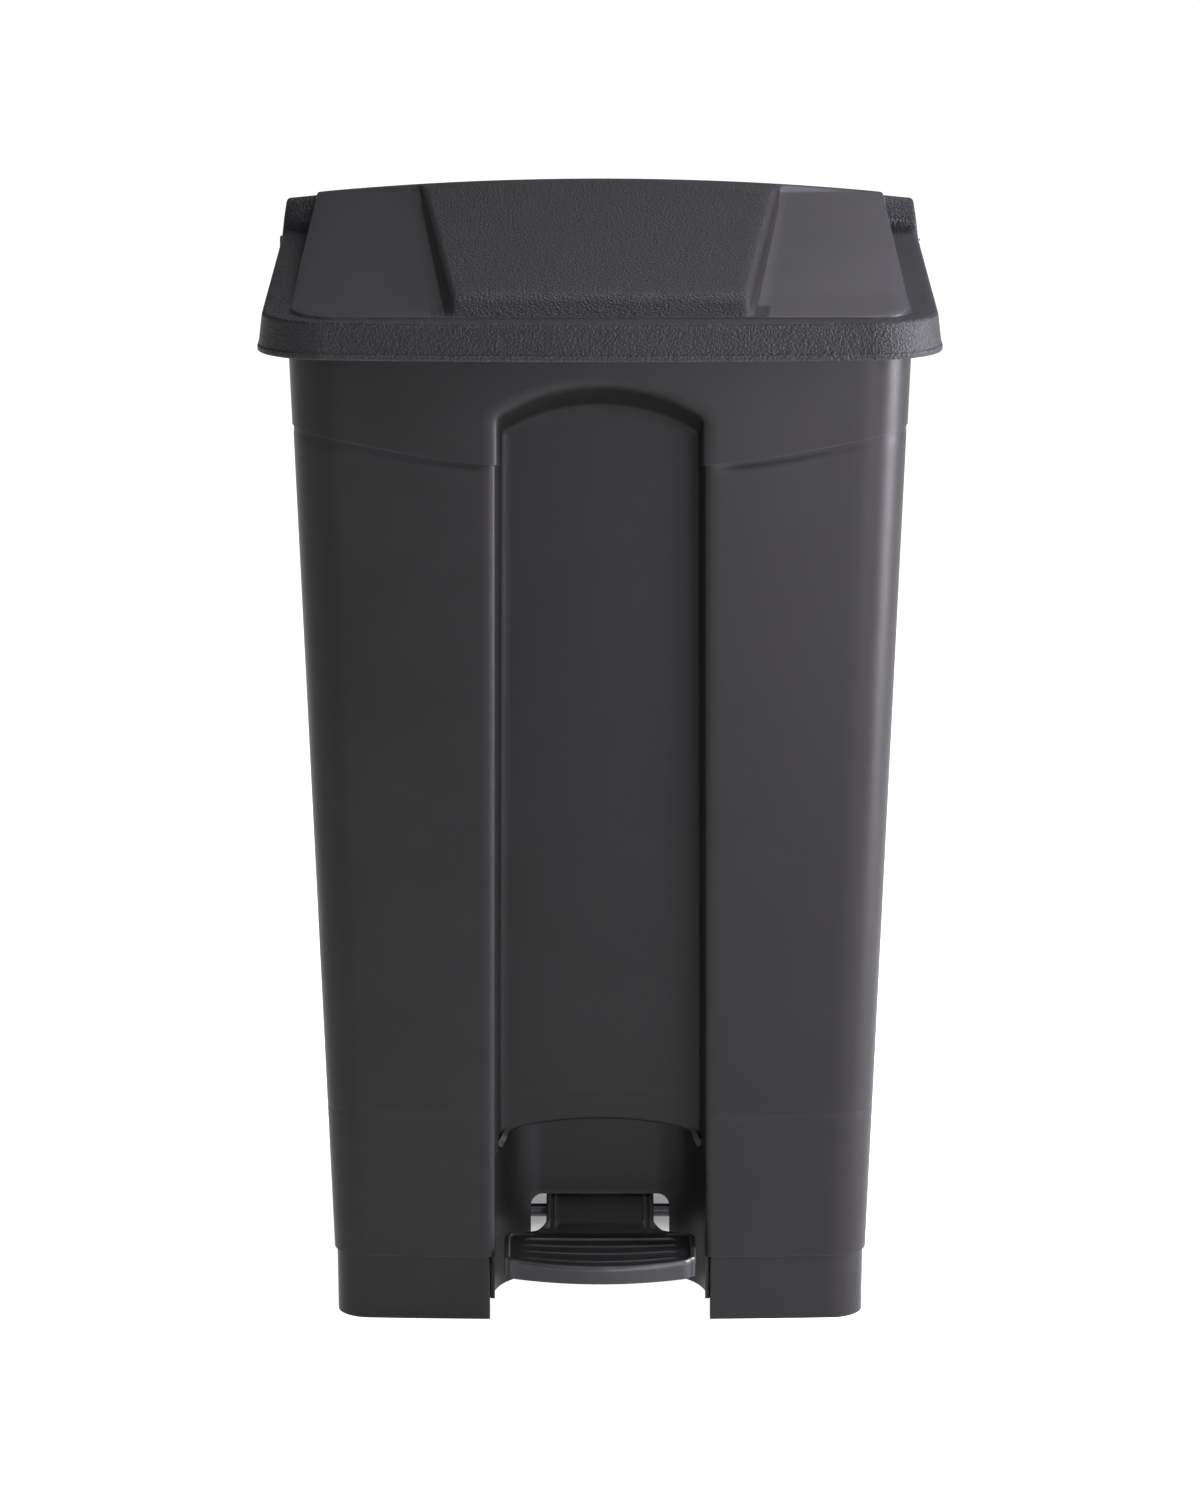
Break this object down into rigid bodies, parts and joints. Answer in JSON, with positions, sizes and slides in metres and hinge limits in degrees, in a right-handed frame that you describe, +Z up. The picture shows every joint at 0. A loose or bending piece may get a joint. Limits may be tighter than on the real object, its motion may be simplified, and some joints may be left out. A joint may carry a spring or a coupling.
{
  "type": "pedal trash can",
  "caption": "Tall tapered step-on waste bin: moulded body with a sunken front channel, overhanging hinged lid and a foot pedal that lifts it by a rod up the back.",
  "frame": {"origin": "centre of the object's box at the floor, lid closed", "axes": "+Z up, front with the pedal faces -Y, +X to the right seen from the front"},
  "size_m": [0.502, 0.41, 0.826],
  "materials": {
    "body_plastic": "moulded polypropylene, satin, warm near-black",
    "lid_plastic": "moulded polypropylene, satin charcoal grey with a fine stipple on the rim and the raised centre",
    "pedal_plastic": "moulded nylon, glossy black",
    "black_plastic": "moulded, plain black",
    "nylon": "natural nylon",
    "steel": "bright drawn wire",
    "black_steel": "black painted bar",
    "zinc_steel": "zinc plated pressing",
    "spring_steel": "dark spring steel",
    "rubber": "soft black rubber"
  },
  "bodies": {
    "bin": {"body_shell": "body_plastic", "hinge_rod": "steel", "hinge_rod_cap": "black_plastic", "rod_guides": "black_plastic", "rod_guide_screws": "steel", "pedal_axle": "black_steel", "axle_clips": "spring_steel", "arm_stop": "rubber", "lid_bumpers": "rubber"},
    "lid_body": {"lid": "lid_plastic", "lid_lever": "zinc_steel", "lid_lever_screws": "steel", "lid_hinge_bushes": "nylon"},
    "pedal_body": {"pedal": "pedal_plastic", "pedal_bushes": "nylon", "pedal_arm": "zinc_steel", "pedal_arm_screws": "steel"},
    "rod_body": {"lift_rod": "steel", "rod_top_clip": "spring_steel", "rod_bottom_clip": "spring_steel"}
  },
  "joints": [
    {"name": "lid_hinge", "type": "hinge", "parent": "bin", "child": "lid_body", "pos_m": [0, 0.19, 0.769], "axis": [-1, 0, 0], "range_deg": [0, 78]},
    {"name": "pedal_pivot", "type": "hinge", "parent": "bin", "child": "pedal_body", "pos_m": [0, -0.086, 0.067], "axis": [1, 0, 0], "range_deg": [0, 13.41]},
    {"name": "rod_pivot", "type": "hinge", "parent": "pedal_body", "child": "rod_body", "pos_m": [0, 0.15503, 0.03868], "axis": [-1, 0, 0], "range_deg": [0, 13.41]}
  ],
  "couplings": [
    {"joint": "pedal_pivot", "follows": "lid_hinge", "ratio": 0.17183},
    {"joint": "rod_pivot", "follows": "lid_hinge", "ratio": 0.17183}
  ]
}
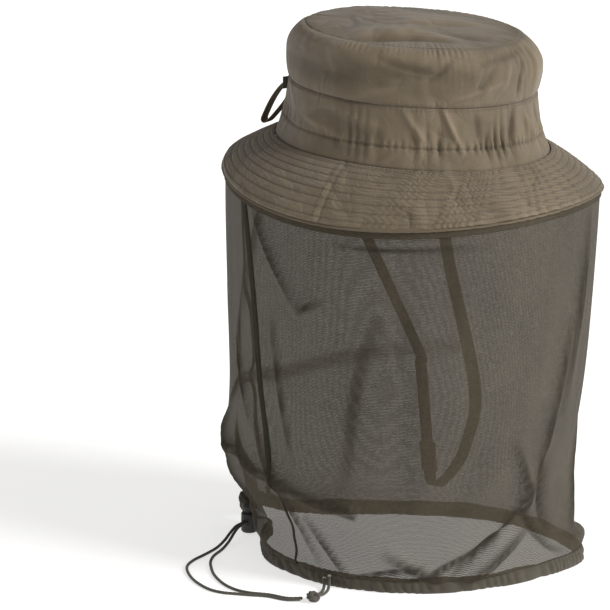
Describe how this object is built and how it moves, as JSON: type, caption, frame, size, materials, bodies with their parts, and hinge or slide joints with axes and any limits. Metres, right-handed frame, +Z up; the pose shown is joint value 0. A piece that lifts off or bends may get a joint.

○ ○ ○

[Exercise aim]:
Copy the records above exactly.

[Task answer]:
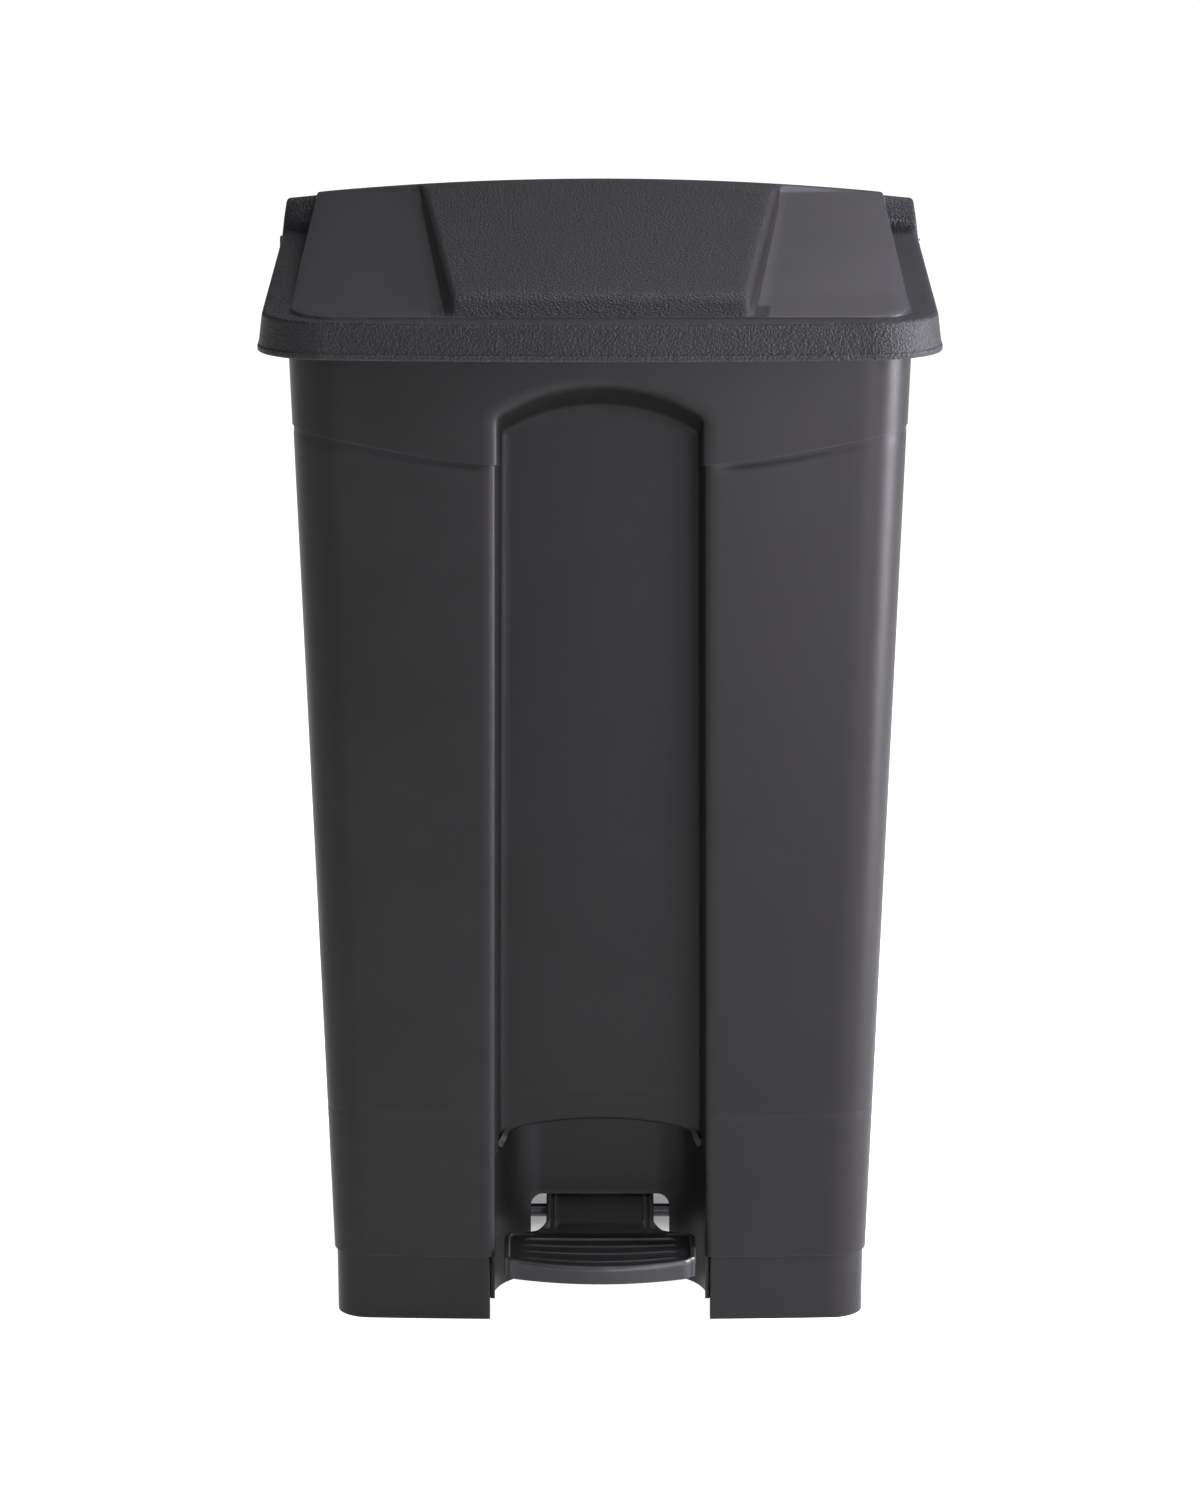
Break this object down into rigid bodies, parts and joints. Answer in JSON, with positions, sizes and slides in metres and hinge limits in degrees, in a right-handed frame that you describe, +Z up. The picture shows every joint at 0. A loose or bending piece may get a joint. Limits may be tighter than on the real object, its motion may be simplified, and some joints may be left out. A joint may carry a spring or a coupling.
{
  "type": "pedal trash can",
  "caption": "Tall tapered step-on waste bin: moulded body with a sunken front channel, overhanging hinged lid and a foot pedal that lifts it by a rod up the back.",
  "frame": {"origin": "centre of the object's box at the floor, lid closed", "axes": "+Z up, front with the pedal faces -Y, +X to the right seen from the front"},
  "size_m": [0.502, 0.41, 0.826],
  "materials": {
    "body_plastic": "moulded polypropylene, satin, warm near-black",
    "lid_plastic": "moulded polypropylene, satin charcoal grey with a fine stipple on the rim and the raised centre",
    "pedal_plastic": "moulded nylon, glossy black",
    "black_plastic": "moulded, plain black",
    "nylon": "natural nylon",
    "steel": "bright drawn wire",
    "black_steel": "black painted bar",
    "zinc_steel": "zinc plated pressing",
    "spring_steel": "dark spring steel",
    "rubber": "soft black rubber"
  },
  "bodies": {
    "bin": {"body_shell": "body_plastic", "hinge_rod": "steel", "hinge_rod_cap": "black_plastic", "rod_guides": "black_plastic", "rod_guide_screws": "steel", "pedal_axle": "black_steel", "axle_clips": "spring_steel", "arm_stop": "rubber", "lid_bumpers": "rubber"},
    "lid_body": {"lid": "lid_plastic", "lid_lever": "zinc_steel", "lid_lever_screws": "steel", "lid_hinge_bushes": "nylon"},
    "pedal_body": {"pedal": "pedal_plastic", "pedal_bushes": "nylon", "pedal_arm": "zinc_steel", "pedal_arm_screws": "steel"},
    "rod_body": {"lift_rod": "steel", "rod_top_clip": "spring_steel", "rod_bottom_clip": "spring_steel"}
  },
  "joints": [
    {"name": "lid_hinge", "type": "hinge", "parent": "bin", "child": "lid_body", "pos_m": [0, 0.19, 0.769], "axis": [-1, 0, 0], "range_deg": [0, 78]},
    {"name": "pedal_pivot", "type": "hinge", "parent": "bin", "child": "pedal_body", "pos_m": [0, -0.086, 0.067], "axis": [1, 0, 0], "range_deg": [0, 13.41]},
    {"name": "rod_pivot", "type": "hinge", "parent": "pedal_body", "child": "rod_body", "pos_m": [0, 0.15503, 0.03868], "axis": [-1, 0, 0], "range_deg": [0, 13.41]}
  ],
  "couplings": [
    {"joint": "pedal_pivot", "follows": "lid_hinge", "ratio": 0.17183},
    {"joint": "rod_pivot", "follows": "lid_hinge", "ratio": 0.17183}
  ]
}
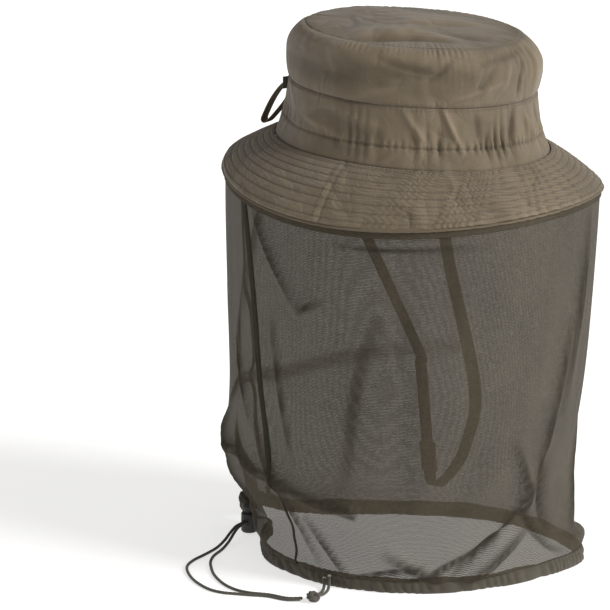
Describe how this object is built and how it moves, as JSON: type, caption, frame, size, materials, bodies with their parts, and hinge or slide joints with axes and any limits. Metres, right-handed frame, +Z up; the pose shown is joint value 0. A piece that lifts off or bends may get a joint.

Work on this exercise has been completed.